The program itself will probably be some kind of web API application (not necessarily Rails) with a fairly complex and slow data model that has to do a lot of computational reporting. It will be slow enough that maybe it takes 10 seconds or more per request. By the end of the presentation, the program will morph to taking less than 1 second per request.

By demonstrating the steps to improve program performance with a real program, I hope to show how with a reasonable amount of effort, Ruby developers can deliver much faster applications without a significant increase in development time.

Pitch

I believe benchmarks and testing lead to faster, better programs. My goal is to get other Ruby developers to care about performance and to benchmark their code more often so they build better, faster applications.

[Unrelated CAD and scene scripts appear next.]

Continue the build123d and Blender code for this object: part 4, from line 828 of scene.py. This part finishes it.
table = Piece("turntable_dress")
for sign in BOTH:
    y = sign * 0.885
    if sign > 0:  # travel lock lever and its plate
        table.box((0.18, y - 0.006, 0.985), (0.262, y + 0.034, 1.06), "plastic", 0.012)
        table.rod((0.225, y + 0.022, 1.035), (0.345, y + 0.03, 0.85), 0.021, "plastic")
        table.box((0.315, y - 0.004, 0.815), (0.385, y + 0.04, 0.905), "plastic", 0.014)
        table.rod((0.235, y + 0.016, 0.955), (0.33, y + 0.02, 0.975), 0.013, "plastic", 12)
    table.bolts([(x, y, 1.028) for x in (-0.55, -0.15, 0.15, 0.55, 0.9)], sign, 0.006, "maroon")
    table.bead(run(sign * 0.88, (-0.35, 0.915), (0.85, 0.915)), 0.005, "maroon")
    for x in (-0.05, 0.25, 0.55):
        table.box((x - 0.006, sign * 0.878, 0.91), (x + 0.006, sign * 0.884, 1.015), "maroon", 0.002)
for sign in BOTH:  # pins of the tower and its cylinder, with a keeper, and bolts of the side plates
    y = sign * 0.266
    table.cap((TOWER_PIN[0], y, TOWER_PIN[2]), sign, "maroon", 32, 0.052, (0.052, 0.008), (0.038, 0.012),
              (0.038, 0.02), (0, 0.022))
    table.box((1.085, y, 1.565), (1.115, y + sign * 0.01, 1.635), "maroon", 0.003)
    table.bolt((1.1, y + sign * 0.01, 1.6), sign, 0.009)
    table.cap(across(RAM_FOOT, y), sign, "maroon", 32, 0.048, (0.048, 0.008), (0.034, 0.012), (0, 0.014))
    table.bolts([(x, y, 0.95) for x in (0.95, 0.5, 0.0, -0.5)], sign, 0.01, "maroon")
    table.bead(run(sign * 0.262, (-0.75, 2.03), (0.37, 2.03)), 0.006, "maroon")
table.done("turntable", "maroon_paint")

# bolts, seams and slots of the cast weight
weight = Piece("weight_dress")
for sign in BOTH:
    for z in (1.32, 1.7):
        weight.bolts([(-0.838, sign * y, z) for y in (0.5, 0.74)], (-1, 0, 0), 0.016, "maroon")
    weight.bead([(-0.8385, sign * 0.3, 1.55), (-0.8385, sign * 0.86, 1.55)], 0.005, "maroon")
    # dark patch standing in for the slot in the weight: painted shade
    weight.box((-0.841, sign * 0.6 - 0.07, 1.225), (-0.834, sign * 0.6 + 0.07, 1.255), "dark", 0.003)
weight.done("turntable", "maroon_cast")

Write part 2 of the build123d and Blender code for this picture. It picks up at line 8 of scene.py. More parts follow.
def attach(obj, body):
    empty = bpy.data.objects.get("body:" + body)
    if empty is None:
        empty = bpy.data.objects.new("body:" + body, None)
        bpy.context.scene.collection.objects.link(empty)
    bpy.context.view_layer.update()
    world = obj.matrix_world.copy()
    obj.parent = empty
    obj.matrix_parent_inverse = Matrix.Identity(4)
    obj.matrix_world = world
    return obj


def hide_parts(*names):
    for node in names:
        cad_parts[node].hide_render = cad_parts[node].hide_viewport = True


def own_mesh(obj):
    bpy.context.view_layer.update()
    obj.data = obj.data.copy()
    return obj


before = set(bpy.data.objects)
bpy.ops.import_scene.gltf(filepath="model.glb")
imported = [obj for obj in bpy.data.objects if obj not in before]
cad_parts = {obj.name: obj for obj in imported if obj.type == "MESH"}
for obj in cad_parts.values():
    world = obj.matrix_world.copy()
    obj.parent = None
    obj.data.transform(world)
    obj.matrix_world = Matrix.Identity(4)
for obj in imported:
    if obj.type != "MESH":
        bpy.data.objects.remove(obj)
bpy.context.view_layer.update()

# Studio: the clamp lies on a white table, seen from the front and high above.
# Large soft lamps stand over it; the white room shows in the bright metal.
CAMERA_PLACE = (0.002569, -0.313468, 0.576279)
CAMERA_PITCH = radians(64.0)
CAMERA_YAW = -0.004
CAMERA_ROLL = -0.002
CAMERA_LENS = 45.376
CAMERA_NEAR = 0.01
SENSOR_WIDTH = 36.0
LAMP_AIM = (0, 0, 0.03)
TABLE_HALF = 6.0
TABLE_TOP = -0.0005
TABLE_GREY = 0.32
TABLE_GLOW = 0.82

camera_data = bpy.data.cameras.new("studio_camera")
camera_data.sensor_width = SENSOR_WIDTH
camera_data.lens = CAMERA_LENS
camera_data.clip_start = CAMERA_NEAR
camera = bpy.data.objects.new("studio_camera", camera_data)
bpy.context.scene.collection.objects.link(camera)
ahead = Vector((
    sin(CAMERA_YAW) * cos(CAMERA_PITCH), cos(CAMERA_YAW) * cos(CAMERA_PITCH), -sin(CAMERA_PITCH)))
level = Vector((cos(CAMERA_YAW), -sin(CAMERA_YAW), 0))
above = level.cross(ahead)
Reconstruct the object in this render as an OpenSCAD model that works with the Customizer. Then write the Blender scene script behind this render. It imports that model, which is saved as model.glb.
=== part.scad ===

I should be giving this talk because I'm far more performance obsessed than the average Rubyist. I have spent many hours benchmarking gems, optimizing database queries, implementing caching schemes at multiple system layers, and running benchmarks on all kinds of frameworks, web servers, and ruby runtimes.

I am well aware of the tradeoffs that must be made to achieve high performance systems in the real world and where most projects should spend their time to improve performance. I've personally helped build Ruby systems that support high transaction throughput and thousands of active users at one time.

I believe this talk is valuable because it is practical performance knowledge that a lot of Ruby developers can use every day. Many of the ideas relate directly to the web, where a lot of Ruby developers program, but a lot of the lessons about performance and benchmarking are generally applicable to all Ruby programs.